Additionally, R.C. 4931.40(L) defines “subdivision served by a public safety answering point” as meaning: “a subdivision that provides emergency service for any part of its territory that is located within the territory of a public safety
answering point whether the subdivision provides the emergency service with its own employees or pursuant to a contract.”
Thus, contrary to appellant’s argument, the above definitions and code sections are not incompatible with R.C. 4931.41(D). Since a county can be properly designated as a subdivision, there is no inconsistency between appellee’s final plan and the Ohio Revised Code. Substituting the word “county” for the word “subdivision” in R.C. 4931.41(D) produces the following result:
“Each public safety answering point shall be operated by a [county] and shall be operated constantly.

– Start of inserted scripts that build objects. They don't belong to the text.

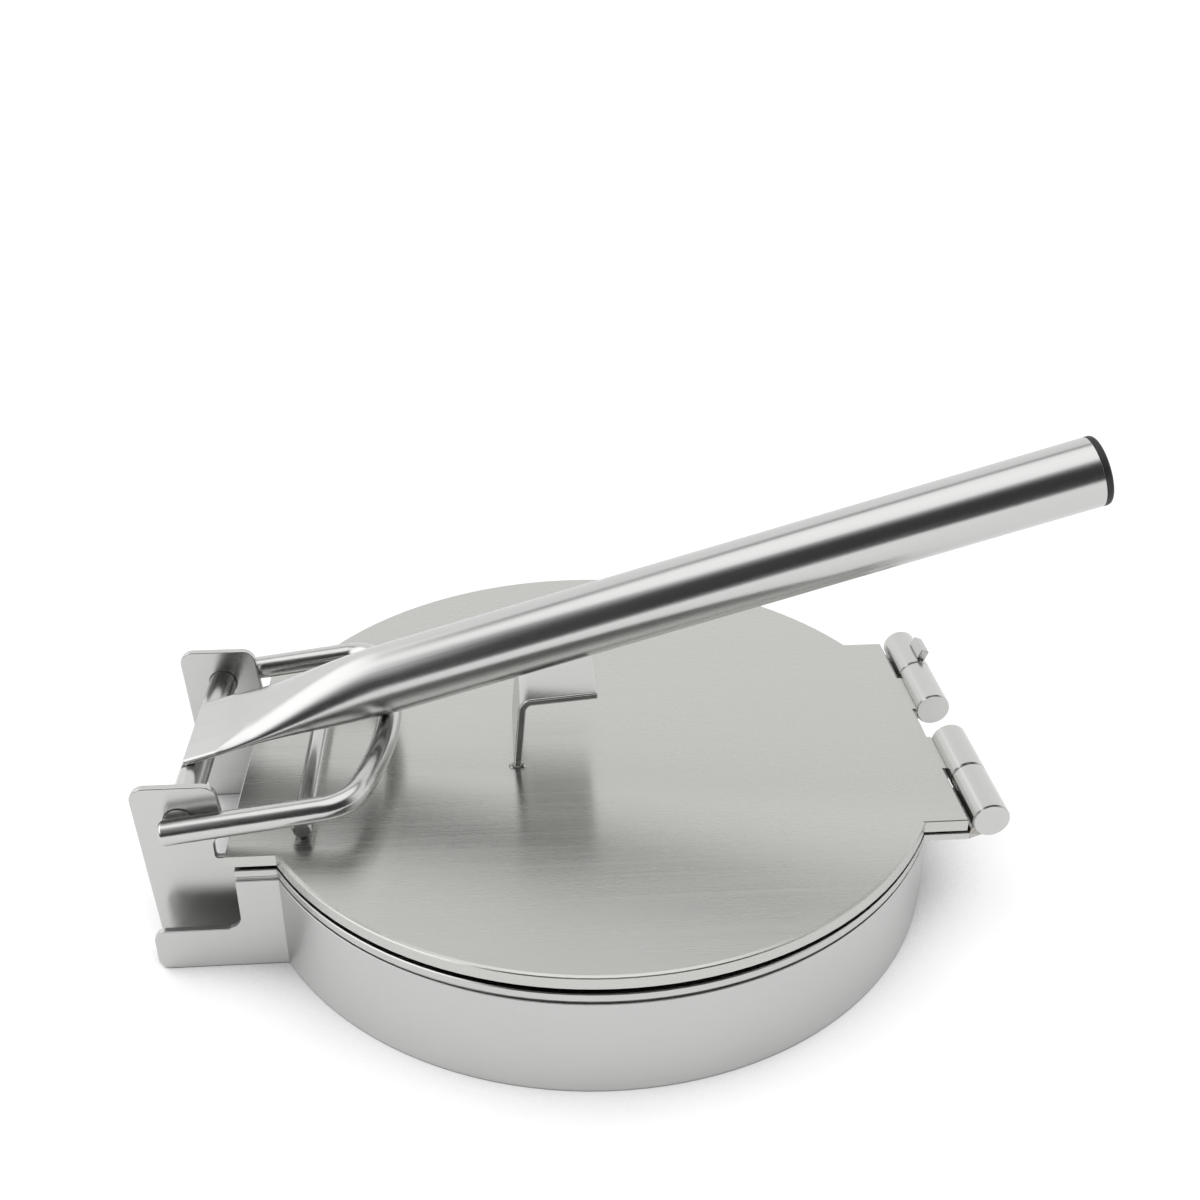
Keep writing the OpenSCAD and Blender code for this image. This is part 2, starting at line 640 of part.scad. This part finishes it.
placed() drum_wall();
placed() lower_plate();
placed() ear_front();
placed() ear_back();
placed() base_barrel_front();
placed() base_barrel_back();
placed() hinge_pin_front();
placed() hinge_pin_back();
placed() hinge_stop();
placed() base_hinge_welds();
placed() upper_plate();
placed() lid_barrel_front();
placed() lid_barrel_back();
placed() lid_hinge_welds();
placed() lift_bracket();
placed() bracket_welds();
placed() pivot_axle();
placed() bail_rod();
placed() press_bar();
placed() handle_tube();
placed() end_cap();
placed() axle_welds();
placed() bail_welds();
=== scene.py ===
import bpy
import bmesh
import math
from mathutils import Matrix, Vector


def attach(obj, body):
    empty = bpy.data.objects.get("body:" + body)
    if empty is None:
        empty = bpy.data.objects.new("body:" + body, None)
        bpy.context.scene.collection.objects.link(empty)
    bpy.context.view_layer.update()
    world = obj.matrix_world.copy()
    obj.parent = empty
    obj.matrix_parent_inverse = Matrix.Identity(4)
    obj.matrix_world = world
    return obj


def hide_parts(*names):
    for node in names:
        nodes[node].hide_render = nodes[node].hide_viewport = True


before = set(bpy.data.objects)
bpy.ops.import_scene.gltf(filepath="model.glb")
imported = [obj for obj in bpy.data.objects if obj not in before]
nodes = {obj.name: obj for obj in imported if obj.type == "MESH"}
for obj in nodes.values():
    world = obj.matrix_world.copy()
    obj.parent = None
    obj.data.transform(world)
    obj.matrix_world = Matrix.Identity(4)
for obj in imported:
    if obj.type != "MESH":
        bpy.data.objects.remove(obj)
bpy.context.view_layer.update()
scene = bpy.context.scene


# Solved against the photograph's frame of 1200 x 1200 pixels; angles are in radians.
FRAME_PX, FOCAL_PX, SHIFT_PX = 1200, 1345.9, (-2.8, 0.3)
CAMERA_PLACE = (-0.040624, -0.42232, 0.33857)
YAW, PITCH, ROLL = 0.08083, 0.50173, 0.00874


def make_camera():
    yaw, pitch, roll = YAW, PITCH, ROLL
    forward = Vector((math.sin(yaw) * math.cos(pitch), math.cos(yaw) * math.cos(pitch), -math.sin(pitch)))
    right = Vector((math.cos(yaw), -math.sin(yaw), 0))
    up = right.cross(forward)
    right_r = right * math.cos(roll) + up * math.sin(roll)
    up_r = up * math.cos(roll) - right * math.sin(roll)
    data = bpy.data.cameras.new("camera")
    data.sensor_width = 36
    data.lens = data.sensor_width * FOCAL_PX / FRAME_PX
    data.shift_x, data.shift_y = (p / FRAME_PX for p in SHIFT_PX)
    data.clip_start, data.clip_end = 0.01, 50
    cam = bpy.data.objects.new("camera", data)
    scene.collection.objects.link(cam)
    turn = Matrix((right_r, up_r, -forward)).transposed()
    cam.matrix_world = Matrix.Translation(CAMERA_PLACE) @ turn.to_4x4()
    scene.camera = cam


class Net:
    """A material's or world's node tree, with short calls for adding nodes and linking them."""

    def __init__(self, tree):
        self.tree = tree
        tree.nodes.clear()

    def add(self, kind, **settings):
        n = self.tree.nodes.new(kind)
        for k, v in settings.items():
            setattr(n, k, v)
        return n

    def link(self, a, b):
        self.tree.links.new(a, b)

    def feed(self, socket, value):
        if isinstance(value, bpy.types.NodeSocket):
            self.link(value, socket)
        else:
            socket.default_value = value

    def math(self, op, a, b=0.0, c=0.0, clamp=False):
        n = self.add("ShaderNodeMath", operation=op, use_clamp=clamp)
        for s, v in zip(n.inputs, (a, b, c)):
            self.feed(s, v)
        return n.outputs[0]

    def ramp(self, value, lo, hi, out_lo=0.0, out_hi=1.0, smooth=True):
        n = self.add("ShaderNodeMapRange", interpolation_type="SMOOTHSTEP" if smooth else "LINEAR")
        for s, v in zip(n.inputs, (value, lo, hi, out_lo, out_hi)):
            self.feed(s, v)
        return n.outputs[0]

    def stretched(self, coords, scale, turn=(0, 0, 0)):
        n = self.add("ShaderNodeMapping")
        self.link(coords, n.inputs["Vector"])
        n.inputs["Rotation"].default_value = turn
        n.inputs["Scale"].default_value = scale
        return n.outputs[0]

    def noise(self, coords, scale=1.0, detail=2.0, rough=0.5):
        n = self.add("ShaderNodeTexNoise", noise_dimensions="3D")
        self.link(coords, n.inputs["Vector"])
        n.inputs["Scale"].default_value = scale
        n.inputs["Detail"].default_value = detail
        n.inputs["Roughness"].default_value = rough
        return n.outputs["Fac"]

    def grey(self, value):
        n = self.add("ShaderNodeCombineColor")
        for s in n.inputs[:3]:
            self.link(value, s)
        return n.outputs[0]

    def mix_colour(self, fac, a, b, blend="MIX"):
        n = self.add("ShaderNodeMix", data_type="RGBA", blend_type=blend)
        self.feed(n.inputs[0], fac)
        self.feed(n.inputs[6], a)
        self.feed(n.inputs[7], b)
        return n.outputs[2]

    def bump(self, height, strength, distance):
        n = self.add("ShaderNodeBump")
        n.inputs["Strength"].default_value = strength
        n.inputs["Distance"].default_value = distance
        self.link(height, n.inputs["Height"])
        return n.outputs["Normal"]


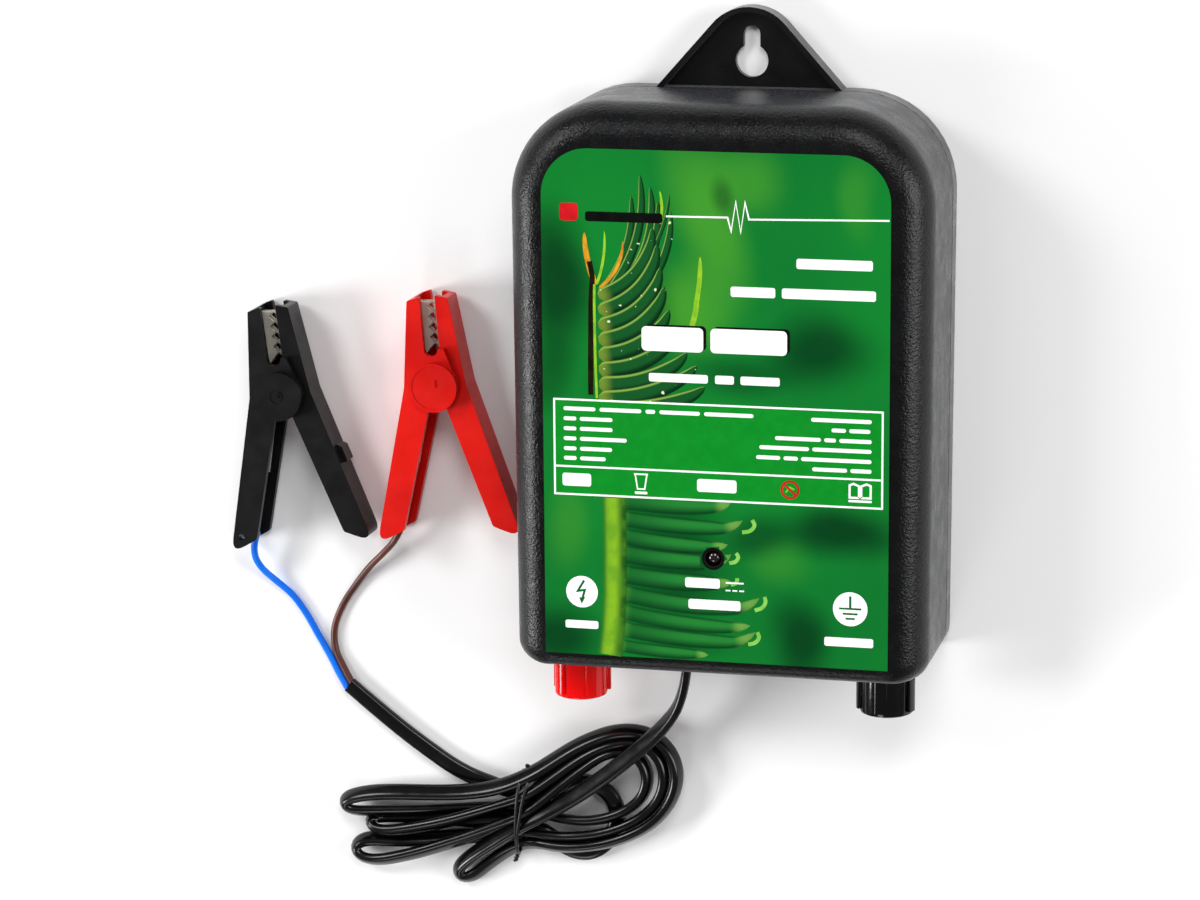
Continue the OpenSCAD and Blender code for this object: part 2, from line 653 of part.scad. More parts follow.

“A [county] that operates a public safety answering point shall pay all of the costs associated with establishing, equipping, furnishing, operating, and maintaining that facility and shall allocate those costs among itself and the subdivisions served by the answering point based on the allocation formula in a final plan. * * *”
Based upon the foregoing analysis, it is evident that the county does have the authority to purchase and maintain the equipment required for a countywide 9-1-1 system. Thus, appellee’s final plan does not violate the Ohio Revised Code. Appellant’s second argument is, therefore, without merit.
The judgment of the trial court is affirmed.
FORD, P.J., and CHRISTLEY, J., concur.